Note that when stopping this container, it takes ten seconds to SIGKILL it, as the process ran by the container doesn't respond to SIGTERM. Putting init: true in its Compose manifest will help to workaround this.

diff --git a/docker-compose.yml b/docker-compose.yml
index 5ec8121..2c95d43 100644
--- a/docker-compose.yml
+++ b/docker-compose.yml
@@ -138,6 +144,8 @@ services:
       - OPENAI_API_KEY=${APPFLOWY_AI_OPENAI_API_KEY}
       - APPFLOWY_AI_SERVER_PORT=${APPFLOWY_AI_SERVER_PORT}
       - APPFLOWY_AI_DATABASE_URL=${APPFLOWY_AI_DATABASE_URL}
+    profiles:
+      - donotstart

   appflowy_history:
     restart: on-failure
@@ -152,6 +160,7 @@ services:
       - APPFLOWY_HISTORY_DATABASE_URL=${APPFLOWY_HISTORY_DATABASE_URL}

   appflowy_indexer:
+    init: true
     restart: on-failure
     image: appflowyinc/appflowy_indexer:${APPFLOWY_INDEXER_VERSION:-latest}
     build:
@@ -163,6 +172,8 @@ services:
       - APPFLOWY_INDEXER_ENVIRONMENT=production
       - APPFLOWY_INDEXER_DATABASE_URL=${APPFLOWY_INDEXER_DATABASE_URL}
       - APPFLOWY_INDEXER_OPENAI_API_KEY=${APPFLOWY_INDEXER_OPENAI_API_KEY}
+    profiles:
+      - donotstart

 volumes:
   postgres_data:

The vector indexer was recently introduced with:

When not using it, it's also not necessary to build a custom Postgres cluster with the pgvector extension.

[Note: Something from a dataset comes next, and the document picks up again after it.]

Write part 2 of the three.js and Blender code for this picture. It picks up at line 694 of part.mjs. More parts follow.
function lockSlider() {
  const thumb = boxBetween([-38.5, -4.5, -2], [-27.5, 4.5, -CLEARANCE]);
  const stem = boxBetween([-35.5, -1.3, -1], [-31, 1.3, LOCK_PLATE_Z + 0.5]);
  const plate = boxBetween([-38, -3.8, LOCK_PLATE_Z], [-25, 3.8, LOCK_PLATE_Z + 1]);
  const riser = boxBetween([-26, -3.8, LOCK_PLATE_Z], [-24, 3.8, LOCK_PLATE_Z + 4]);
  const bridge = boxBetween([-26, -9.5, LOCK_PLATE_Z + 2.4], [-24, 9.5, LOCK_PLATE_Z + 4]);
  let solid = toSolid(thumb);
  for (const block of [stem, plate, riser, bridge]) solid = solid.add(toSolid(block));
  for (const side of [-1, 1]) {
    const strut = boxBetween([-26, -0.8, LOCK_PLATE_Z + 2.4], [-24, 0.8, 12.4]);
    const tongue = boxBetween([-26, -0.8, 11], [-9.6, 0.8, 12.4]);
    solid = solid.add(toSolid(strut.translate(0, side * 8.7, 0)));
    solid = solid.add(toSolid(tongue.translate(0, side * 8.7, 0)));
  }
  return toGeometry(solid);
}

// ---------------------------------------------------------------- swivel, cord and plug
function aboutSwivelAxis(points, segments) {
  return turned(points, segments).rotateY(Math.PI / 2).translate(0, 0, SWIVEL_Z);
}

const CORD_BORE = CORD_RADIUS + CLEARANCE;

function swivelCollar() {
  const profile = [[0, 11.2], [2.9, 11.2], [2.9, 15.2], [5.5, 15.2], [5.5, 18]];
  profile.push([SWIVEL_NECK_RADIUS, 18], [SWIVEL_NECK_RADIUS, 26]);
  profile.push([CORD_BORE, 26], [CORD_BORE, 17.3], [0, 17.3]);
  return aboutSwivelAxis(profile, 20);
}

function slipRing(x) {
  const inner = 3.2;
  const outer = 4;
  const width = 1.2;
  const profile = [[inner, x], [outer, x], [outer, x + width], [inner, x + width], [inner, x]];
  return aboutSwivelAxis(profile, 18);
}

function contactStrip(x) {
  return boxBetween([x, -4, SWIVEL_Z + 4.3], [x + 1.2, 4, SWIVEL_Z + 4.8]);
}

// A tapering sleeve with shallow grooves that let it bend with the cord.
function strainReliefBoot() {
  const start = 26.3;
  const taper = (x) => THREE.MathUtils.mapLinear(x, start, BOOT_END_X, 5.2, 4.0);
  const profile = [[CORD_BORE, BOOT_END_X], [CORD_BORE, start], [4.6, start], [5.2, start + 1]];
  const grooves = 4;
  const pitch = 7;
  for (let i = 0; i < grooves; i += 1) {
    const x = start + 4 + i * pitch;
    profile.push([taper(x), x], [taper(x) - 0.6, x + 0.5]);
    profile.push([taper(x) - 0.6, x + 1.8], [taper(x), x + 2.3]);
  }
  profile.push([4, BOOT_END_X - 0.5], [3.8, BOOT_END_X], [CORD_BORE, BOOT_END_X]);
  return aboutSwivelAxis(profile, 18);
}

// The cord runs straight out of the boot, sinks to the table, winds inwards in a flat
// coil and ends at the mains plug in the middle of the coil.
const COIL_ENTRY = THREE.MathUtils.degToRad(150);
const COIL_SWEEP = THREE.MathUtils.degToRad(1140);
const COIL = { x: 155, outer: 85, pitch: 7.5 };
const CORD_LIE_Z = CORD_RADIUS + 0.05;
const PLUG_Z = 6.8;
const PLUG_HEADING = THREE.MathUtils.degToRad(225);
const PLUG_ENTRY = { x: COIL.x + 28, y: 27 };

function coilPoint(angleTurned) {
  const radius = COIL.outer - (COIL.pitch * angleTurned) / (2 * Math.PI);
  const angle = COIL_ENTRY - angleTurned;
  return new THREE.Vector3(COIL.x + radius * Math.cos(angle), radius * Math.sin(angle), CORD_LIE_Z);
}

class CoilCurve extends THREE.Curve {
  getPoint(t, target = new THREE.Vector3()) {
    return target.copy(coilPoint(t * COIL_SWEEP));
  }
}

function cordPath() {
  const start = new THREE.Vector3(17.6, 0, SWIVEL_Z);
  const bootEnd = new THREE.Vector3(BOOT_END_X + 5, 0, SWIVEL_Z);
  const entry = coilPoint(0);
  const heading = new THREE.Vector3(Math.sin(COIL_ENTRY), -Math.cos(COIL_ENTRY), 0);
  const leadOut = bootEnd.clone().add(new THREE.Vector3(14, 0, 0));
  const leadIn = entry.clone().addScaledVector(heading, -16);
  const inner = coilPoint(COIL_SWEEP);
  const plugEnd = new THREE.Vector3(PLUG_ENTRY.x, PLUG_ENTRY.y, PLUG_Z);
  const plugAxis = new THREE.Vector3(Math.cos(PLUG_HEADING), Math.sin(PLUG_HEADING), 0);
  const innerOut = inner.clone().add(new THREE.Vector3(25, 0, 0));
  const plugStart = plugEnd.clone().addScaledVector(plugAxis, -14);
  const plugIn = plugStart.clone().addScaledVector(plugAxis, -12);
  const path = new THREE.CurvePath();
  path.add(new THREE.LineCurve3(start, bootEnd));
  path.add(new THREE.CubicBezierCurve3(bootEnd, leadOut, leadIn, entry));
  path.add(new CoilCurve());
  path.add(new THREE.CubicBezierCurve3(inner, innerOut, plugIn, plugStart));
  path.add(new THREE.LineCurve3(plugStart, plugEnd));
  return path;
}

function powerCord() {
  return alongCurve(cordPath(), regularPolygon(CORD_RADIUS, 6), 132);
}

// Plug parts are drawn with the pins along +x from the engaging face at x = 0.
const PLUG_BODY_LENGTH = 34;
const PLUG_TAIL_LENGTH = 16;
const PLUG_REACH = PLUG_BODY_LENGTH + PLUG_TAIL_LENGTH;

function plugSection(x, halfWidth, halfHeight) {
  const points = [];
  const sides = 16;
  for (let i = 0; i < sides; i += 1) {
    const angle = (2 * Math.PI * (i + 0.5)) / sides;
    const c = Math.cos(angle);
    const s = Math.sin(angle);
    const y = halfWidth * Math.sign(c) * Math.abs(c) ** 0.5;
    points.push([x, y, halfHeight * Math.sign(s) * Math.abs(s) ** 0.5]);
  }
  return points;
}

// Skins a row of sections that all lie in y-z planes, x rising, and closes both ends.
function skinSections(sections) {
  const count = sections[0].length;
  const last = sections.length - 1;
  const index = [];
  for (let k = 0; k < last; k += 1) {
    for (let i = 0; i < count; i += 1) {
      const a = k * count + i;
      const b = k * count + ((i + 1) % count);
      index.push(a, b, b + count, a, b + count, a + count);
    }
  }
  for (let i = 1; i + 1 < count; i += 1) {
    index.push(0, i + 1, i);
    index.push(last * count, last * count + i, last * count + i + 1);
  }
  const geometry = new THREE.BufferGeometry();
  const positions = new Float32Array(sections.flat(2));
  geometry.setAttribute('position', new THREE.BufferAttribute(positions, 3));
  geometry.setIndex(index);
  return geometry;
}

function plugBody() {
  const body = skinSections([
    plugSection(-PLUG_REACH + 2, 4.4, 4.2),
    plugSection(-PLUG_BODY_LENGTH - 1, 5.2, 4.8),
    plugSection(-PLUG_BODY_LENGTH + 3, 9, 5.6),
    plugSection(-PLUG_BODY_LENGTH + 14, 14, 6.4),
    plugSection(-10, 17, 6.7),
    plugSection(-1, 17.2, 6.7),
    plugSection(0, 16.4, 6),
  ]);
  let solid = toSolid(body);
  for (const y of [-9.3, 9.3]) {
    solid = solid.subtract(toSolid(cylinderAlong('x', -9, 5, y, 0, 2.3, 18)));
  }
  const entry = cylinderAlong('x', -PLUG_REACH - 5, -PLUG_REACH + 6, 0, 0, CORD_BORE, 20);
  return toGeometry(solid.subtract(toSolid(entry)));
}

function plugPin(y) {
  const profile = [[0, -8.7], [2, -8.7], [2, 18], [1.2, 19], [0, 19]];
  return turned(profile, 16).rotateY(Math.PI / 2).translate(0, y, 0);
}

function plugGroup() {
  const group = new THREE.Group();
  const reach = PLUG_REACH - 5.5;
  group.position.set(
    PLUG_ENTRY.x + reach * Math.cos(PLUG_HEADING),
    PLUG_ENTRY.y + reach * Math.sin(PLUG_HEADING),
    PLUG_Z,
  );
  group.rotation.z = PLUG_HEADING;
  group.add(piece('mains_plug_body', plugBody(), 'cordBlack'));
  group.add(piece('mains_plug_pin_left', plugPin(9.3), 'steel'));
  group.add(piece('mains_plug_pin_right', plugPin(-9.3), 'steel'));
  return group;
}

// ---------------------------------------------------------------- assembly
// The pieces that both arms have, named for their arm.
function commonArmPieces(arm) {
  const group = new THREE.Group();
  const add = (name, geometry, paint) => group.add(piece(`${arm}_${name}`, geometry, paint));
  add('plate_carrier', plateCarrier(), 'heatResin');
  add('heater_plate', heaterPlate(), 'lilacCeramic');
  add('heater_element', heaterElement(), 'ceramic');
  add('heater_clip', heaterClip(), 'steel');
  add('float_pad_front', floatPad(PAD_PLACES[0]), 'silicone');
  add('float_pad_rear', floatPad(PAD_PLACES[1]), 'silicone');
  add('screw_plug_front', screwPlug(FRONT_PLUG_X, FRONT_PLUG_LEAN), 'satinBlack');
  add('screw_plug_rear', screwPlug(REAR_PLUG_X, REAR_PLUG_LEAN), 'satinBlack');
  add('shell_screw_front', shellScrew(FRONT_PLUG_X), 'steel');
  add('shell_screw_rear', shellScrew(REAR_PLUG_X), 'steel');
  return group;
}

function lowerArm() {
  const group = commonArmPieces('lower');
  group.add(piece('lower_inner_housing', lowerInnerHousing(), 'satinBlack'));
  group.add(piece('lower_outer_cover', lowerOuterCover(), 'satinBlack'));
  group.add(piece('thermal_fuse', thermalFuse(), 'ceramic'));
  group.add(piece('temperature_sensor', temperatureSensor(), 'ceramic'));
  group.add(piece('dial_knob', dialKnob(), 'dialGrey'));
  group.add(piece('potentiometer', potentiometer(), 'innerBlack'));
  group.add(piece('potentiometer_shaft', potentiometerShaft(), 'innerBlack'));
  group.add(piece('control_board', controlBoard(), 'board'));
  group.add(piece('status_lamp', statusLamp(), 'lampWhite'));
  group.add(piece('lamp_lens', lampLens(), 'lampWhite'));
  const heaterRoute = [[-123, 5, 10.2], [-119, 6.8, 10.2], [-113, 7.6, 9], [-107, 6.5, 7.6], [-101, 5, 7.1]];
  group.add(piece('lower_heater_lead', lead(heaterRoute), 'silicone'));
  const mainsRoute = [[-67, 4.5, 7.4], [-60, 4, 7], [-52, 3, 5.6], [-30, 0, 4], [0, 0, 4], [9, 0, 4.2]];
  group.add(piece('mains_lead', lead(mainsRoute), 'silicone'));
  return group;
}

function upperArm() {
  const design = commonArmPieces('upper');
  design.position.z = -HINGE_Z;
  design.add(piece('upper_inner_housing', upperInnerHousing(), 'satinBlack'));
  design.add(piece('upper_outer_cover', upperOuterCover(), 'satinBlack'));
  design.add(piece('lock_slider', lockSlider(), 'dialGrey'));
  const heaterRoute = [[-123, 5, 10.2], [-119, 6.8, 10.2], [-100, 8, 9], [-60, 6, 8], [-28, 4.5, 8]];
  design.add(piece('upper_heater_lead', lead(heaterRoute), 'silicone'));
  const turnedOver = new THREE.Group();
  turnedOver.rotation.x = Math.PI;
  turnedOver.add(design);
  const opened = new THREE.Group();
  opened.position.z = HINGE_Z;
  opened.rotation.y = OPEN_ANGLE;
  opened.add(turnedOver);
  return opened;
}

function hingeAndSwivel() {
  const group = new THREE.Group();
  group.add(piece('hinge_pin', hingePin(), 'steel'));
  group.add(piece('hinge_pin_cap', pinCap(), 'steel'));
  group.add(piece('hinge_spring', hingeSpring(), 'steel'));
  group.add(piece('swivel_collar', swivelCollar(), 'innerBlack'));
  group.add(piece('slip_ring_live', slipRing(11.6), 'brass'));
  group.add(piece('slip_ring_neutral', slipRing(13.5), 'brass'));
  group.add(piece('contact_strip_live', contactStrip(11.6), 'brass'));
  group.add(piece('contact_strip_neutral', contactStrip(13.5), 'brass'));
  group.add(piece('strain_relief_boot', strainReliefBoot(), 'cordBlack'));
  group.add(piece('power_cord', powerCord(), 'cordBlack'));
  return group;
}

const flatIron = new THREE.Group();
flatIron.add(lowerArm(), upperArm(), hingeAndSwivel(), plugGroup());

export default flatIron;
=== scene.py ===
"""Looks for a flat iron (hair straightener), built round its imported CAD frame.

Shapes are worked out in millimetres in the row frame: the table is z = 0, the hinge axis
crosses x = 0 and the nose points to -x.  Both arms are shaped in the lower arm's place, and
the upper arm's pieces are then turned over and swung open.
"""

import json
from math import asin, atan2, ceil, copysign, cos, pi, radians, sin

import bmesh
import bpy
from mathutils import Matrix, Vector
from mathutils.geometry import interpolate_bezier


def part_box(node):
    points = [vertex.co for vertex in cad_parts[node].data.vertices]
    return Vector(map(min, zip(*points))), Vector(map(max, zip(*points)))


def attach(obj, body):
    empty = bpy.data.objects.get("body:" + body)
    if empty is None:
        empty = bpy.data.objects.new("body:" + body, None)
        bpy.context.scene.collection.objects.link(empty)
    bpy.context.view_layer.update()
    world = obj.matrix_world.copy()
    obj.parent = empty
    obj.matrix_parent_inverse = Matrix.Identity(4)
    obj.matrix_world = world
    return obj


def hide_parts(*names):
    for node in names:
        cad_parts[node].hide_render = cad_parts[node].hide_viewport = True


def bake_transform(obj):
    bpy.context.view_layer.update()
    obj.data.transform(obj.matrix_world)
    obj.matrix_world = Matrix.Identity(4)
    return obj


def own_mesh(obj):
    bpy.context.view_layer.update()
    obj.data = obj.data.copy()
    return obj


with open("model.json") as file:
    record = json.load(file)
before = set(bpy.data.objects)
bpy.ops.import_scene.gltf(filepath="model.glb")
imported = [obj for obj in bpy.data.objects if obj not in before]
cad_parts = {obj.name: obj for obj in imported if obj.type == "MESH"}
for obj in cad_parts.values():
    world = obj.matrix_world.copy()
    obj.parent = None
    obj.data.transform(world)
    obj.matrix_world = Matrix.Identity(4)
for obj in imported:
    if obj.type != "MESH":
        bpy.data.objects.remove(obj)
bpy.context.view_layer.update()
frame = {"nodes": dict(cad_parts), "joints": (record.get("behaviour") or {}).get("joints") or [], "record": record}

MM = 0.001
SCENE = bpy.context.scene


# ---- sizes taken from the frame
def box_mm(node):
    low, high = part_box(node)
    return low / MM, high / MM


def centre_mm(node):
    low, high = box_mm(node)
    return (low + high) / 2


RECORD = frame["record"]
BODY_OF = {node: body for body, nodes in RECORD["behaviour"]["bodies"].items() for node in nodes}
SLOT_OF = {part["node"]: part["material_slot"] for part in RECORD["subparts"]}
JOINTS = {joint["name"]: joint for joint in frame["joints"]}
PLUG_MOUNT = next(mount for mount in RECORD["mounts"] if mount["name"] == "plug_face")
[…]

pgvector is required by a migration:

https://github.com/AppFlowy-IO/AppFlowy-Cloud/blob/430e3e15c9a1dc6aba2a9599d17d946a61ac7cae/migrations/20240521092310_collab_embeddings.sql#L2

Maybe there is a way to build the application, that it also doesn't depend on a vector database.

Related:

Edit: Further it appears useful to consider disabling all AI features in the application, when a server (like in the #622 example) doesn't offer it:

grafik

Especially when no API key is given:

grafik

speed2exe commented 4 months ago

@almereyda The ai feature in the sreenshot has nothing to do with the the ai services and indexer (those are WIP and offically unreleased), the ai features in the screenshot requires you to put OpenAI keys in the frontend settings.

For now, if you are running postgresql without pgvector and not running the indexer, you can simply remove file AppFlowy-Cloud/migrations/20240521092310_collab_embeddings.sql.

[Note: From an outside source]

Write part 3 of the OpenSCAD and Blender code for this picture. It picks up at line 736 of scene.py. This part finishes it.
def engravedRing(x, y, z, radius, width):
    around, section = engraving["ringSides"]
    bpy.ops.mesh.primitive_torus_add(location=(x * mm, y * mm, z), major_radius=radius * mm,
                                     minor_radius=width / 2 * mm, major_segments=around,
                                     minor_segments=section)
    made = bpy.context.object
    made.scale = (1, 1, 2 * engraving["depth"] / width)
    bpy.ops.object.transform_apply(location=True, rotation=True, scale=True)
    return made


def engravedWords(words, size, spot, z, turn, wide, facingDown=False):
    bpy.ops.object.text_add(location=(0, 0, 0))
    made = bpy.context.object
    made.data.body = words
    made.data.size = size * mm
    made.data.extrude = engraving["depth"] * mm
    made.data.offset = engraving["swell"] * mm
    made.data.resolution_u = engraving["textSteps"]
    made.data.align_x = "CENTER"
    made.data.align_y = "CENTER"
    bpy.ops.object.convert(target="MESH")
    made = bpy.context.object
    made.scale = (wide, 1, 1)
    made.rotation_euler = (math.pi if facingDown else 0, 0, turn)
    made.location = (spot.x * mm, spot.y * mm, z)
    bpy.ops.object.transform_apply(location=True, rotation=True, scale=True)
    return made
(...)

almereyda commented 4 months ago

There's so much AI around, without actually using it, I might have mixed things up.

Thanks for pointing out, that the migrations are used for all three stateful services, appflowy_cloud, appflowy_history and appflowy_indexer. Maybe it's possible to separate them a bit more, in so we can more cleanly distinguish what belongs where.

henri9813 commented 2 months ago

Hello,

In my opinion, there is too many steps required to simply run appflowy without AI.

I know in 2024 no one is able to publish a product without AI even if many people don't care about it.

In my case, I deploy appflowy for documentation purposes, and project management.

But I can't imagine due to AI ( and OpenAI ) we can't run a simple self-hosted project.

Maybe there is a design problem somewhere, but I can't imagine a world when not configuring OpenAI token in a self hosted project which is not entirely dependent to AI block his deployment.

Thanks @speed2exe for the workaround which was not required few months ago.

We need a support for a simply not enabled openai.

The container should either not start, or gracefully stop by printing: "AI features will not be loaded because OPENAI_TOKEN environment variable is not configured."